• [Task description]
Repeat exactly the lines from the one containing "part = housing()" through the one containing "# bezel, Y from", both lines included, please, without any other lines.

• [Dataset extract]
◇ ◇ ◇ ◇ ◇ ◇ ◇
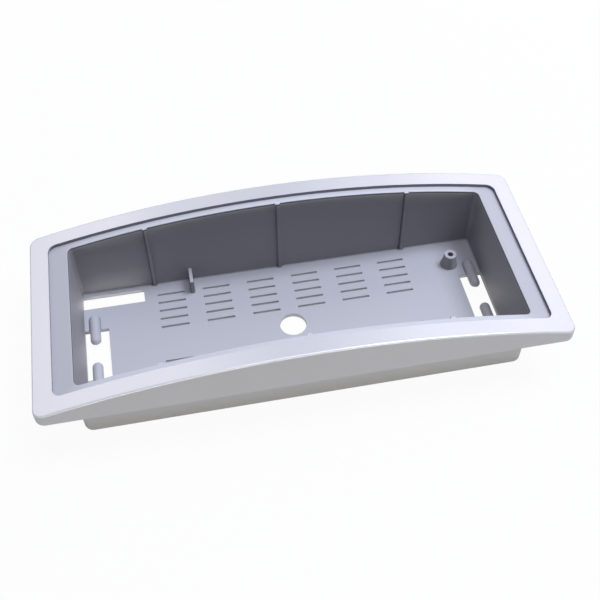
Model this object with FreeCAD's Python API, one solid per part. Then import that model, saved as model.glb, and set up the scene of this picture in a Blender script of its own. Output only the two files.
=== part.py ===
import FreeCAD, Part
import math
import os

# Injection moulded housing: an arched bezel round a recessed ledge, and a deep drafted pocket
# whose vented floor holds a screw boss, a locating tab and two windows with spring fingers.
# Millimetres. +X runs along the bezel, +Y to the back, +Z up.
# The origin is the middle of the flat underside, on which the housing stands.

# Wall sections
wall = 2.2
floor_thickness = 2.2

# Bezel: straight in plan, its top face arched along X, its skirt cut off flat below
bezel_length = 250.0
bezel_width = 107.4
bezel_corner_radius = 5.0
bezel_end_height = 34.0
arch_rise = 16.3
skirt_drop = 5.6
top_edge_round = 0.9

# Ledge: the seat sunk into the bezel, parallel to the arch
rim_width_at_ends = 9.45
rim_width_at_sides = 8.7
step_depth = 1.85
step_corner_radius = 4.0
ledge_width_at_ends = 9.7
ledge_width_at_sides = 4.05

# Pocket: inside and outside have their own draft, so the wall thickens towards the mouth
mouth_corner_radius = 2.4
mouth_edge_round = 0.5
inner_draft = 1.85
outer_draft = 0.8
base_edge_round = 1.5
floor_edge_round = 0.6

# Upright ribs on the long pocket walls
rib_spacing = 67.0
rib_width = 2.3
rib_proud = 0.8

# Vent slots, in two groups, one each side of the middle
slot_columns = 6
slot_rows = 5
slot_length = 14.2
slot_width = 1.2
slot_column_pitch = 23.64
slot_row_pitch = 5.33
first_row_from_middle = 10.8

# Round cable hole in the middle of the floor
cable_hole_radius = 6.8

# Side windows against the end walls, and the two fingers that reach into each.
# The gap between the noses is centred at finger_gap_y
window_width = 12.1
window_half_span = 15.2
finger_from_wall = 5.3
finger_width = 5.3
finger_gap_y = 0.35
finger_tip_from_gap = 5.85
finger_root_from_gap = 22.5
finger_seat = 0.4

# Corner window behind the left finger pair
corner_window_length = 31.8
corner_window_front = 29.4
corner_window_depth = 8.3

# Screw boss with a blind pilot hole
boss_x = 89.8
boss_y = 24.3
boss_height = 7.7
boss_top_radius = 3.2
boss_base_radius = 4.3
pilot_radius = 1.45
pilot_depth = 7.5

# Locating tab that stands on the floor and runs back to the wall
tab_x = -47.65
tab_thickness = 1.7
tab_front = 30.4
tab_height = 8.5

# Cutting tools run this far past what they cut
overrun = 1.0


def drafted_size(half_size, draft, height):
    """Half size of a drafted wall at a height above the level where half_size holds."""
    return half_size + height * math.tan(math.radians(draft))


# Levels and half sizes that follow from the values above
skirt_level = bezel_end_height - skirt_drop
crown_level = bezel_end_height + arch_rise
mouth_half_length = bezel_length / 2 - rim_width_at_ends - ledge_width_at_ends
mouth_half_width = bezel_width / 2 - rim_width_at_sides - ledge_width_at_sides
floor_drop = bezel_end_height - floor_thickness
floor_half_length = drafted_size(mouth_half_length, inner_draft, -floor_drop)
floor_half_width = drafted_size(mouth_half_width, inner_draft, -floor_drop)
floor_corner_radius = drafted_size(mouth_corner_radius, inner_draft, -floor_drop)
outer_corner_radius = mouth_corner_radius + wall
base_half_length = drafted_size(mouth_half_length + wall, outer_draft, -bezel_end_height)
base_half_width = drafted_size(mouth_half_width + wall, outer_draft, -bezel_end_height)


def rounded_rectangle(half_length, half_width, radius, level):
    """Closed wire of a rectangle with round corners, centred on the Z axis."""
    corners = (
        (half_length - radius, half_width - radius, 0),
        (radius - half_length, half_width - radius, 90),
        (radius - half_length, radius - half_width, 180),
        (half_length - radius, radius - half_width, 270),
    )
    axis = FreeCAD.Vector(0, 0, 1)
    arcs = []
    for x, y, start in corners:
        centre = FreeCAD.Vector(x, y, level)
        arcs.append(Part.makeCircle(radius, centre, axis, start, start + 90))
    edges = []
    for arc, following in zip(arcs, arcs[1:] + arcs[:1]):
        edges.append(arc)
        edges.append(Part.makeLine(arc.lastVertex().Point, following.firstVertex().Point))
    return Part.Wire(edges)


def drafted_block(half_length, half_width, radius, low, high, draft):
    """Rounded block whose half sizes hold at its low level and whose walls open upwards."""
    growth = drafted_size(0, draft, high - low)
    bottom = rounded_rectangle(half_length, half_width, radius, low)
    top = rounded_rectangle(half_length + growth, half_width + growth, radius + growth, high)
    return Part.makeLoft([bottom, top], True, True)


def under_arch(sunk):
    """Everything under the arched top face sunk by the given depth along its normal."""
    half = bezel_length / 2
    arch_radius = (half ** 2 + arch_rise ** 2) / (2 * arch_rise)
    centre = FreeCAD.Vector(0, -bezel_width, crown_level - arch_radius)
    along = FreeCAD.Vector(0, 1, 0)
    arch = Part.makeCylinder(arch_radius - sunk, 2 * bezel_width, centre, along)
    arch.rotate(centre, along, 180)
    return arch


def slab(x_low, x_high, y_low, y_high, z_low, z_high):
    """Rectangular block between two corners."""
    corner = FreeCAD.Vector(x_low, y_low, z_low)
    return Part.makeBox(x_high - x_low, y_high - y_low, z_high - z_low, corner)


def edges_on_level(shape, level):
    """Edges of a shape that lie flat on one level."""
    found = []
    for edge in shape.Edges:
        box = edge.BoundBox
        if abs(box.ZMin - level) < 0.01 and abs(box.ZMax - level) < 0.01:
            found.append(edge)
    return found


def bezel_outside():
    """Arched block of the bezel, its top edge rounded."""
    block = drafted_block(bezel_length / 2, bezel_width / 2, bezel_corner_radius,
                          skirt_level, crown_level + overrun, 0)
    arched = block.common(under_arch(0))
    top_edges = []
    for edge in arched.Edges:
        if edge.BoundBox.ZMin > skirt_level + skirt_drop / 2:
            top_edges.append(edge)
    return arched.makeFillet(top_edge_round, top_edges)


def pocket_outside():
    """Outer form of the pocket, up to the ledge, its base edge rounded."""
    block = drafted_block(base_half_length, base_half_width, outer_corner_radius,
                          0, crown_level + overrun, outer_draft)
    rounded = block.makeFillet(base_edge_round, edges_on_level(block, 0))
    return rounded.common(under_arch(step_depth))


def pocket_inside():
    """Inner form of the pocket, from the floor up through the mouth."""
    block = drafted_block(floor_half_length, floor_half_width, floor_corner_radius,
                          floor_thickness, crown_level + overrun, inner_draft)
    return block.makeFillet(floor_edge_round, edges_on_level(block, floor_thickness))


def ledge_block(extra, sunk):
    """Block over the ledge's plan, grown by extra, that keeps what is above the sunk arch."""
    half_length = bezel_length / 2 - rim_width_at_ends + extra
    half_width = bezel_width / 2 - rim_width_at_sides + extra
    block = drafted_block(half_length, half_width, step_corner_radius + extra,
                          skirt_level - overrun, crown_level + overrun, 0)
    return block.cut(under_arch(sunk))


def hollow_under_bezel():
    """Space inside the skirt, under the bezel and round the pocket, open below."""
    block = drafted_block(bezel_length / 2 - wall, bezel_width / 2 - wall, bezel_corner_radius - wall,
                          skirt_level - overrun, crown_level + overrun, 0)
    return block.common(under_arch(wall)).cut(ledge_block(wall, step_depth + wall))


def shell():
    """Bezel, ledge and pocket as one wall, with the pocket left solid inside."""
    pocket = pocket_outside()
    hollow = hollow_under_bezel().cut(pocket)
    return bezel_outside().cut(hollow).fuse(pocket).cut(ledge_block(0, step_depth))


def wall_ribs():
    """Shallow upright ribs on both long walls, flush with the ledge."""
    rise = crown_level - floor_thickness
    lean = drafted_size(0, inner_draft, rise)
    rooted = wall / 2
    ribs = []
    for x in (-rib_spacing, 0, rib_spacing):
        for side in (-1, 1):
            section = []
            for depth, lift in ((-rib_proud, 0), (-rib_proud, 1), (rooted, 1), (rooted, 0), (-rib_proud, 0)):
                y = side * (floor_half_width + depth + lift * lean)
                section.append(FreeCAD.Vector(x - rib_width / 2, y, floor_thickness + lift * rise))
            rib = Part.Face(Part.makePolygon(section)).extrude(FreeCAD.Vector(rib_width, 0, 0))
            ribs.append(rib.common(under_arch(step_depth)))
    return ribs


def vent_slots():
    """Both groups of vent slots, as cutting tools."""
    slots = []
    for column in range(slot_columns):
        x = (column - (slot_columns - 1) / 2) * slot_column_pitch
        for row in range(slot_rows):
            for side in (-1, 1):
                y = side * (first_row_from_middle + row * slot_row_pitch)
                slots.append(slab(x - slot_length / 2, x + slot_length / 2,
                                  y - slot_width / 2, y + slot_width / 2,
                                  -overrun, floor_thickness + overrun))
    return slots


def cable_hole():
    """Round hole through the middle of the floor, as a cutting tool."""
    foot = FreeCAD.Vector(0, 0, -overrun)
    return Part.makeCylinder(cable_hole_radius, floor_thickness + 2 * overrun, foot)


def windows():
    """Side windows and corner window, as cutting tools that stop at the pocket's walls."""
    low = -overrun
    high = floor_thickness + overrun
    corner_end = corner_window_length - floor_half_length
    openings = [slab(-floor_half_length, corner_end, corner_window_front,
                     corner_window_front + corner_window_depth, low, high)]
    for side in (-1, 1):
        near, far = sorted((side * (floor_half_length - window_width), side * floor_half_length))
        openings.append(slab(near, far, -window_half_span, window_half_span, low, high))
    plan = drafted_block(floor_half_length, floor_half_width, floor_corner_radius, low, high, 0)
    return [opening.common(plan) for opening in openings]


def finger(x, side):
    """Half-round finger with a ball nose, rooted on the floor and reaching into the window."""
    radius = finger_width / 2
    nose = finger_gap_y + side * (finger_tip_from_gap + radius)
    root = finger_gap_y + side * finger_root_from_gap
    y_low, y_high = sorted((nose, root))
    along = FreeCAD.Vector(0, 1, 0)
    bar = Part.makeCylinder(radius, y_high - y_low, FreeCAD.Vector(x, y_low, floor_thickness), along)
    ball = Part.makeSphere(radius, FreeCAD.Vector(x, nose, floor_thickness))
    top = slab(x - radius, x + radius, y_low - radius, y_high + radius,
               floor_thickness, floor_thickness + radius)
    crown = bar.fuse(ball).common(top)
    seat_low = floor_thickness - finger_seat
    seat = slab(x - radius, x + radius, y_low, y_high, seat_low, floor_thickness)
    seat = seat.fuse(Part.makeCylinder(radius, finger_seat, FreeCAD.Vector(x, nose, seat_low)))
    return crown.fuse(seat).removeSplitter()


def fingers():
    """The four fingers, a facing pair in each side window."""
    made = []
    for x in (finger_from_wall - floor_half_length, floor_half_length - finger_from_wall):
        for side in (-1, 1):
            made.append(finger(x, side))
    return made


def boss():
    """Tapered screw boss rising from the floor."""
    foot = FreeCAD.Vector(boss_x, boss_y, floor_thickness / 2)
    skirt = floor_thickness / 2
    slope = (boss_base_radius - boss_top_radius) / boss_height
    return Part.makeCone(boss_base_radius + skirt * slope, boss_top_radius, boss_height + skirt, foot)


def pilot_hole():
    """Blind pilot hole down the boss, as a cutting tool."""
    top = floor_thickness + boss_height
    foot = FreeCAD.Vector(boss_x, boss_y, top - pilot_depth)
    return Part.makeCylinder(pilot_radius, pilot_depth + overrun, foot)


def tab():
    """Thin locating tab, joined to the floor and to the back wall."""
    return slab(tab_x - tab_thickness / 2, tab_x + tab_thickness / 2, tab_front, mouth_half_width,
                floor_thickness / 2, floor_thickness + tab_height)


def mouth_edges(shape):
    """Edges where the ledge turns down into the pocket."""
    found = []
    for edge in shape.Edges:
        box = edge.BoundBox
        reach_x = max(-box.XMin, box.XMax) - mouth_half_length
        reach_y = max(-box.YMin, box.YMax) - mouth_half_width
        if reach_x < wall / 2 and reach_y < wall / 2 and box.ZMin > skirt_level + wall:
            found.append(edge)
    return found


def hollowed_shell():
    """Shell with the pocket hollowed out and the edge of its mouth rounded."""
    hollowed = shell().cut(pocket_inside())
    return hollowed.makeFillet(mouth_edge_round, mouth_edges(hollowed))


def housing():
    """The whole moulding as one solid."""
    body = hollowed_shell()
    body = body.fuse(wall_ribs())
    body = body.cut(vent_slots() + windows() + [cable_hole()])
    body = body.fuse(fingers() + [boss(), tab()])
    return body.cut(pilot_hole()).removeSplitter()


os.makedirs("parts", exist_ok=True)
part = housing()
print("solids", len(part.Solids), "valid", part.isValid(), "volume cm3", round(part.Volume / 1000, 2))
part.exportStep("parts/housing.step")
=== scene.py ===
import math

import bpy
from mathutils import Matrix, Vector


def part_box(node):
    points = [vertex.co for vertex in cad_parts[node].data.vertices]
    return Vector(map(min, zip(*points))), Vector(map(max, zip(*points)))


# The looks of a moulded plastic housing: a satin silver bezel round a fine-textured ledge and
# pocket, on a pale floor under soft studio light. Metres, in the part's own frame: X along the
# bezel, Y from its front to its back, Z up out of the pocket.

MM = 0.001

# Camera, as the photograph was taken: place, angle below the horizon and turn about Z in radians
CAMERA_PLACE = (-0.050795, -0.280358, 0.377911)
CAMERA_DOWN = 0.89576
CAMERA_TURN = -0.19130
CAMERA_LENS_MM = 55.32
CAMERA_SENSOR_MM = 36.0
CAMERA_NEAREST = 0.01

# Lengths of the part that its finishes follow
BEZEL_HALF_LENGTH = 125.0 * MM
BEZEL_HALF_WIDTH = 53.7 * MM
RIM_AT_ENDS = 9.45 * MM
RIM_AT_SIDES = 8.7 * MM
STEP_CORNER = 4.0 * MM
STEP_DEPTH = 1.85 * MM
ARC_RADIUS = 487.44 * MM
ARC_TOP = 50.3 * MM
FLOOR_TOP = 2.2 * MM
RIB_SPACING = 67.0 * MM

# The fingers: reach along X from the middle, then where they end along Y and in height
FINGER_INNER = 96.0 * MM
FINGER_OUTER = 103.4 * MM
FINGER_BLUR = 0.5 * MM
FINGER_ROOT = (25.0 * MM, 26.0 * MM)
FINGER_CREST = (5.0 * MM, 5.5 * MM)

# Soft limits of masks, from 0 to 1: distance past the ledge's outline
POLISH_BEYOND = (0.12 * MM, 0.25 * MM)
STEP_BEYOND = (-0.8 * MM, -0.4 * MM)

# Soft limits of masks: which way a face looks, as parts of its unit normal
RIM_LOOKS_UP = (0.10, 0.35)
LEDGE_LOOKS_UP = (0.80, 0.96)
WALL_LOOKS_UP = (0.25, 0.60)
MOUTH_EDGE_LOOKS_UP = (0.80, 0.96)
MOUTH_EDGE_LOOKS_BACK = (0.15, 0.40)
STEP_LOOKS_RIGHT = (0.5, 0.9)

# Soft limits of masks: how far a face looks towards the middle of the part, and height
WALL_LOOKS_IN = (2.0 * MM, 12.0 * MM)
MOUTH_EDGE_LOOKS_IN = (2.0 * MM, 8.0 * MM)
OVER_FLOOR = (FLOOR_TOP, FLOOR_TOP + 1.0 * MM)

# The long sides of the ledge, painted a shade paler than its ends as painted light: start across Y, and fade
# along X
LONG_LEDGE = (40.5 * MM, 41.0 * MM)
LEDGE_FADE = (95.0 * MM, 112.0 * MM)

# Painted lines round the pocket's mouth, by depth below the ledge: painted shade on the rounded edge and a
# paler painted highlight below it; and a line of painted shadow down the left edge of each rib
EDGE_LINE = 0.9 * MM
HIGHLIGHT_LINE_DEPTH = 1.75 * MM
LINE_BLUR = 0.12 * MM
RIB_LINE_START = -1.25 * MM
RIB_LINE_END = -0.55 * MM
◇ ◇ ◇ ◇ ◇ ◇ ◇
• [Task answer]
part = housing()
print("solids", len(part.Solids), "valid", part.isValid(), "volume cm3", round(part.Volume / 1000, 2))
part.exportStep("parts/housing.step")
=== scene.py ===
import math

import bpy
from mathutils import Matrix, Vector


def part_box(node):
    points = [vertex.co for vertex in cad_parts[node].data.vertices]
    return Vector(map(min, zip(*points))), Vector(map(max, zip(*points)))


# The looks of a moulded plastic housing: a satin silver bezel round a fine-textured ledge and
# pocket, on a pale floor under soft studio light. Metres, in the part's own frame: X along the
# bezel, Y from its front to its back, Z up out of the pocket.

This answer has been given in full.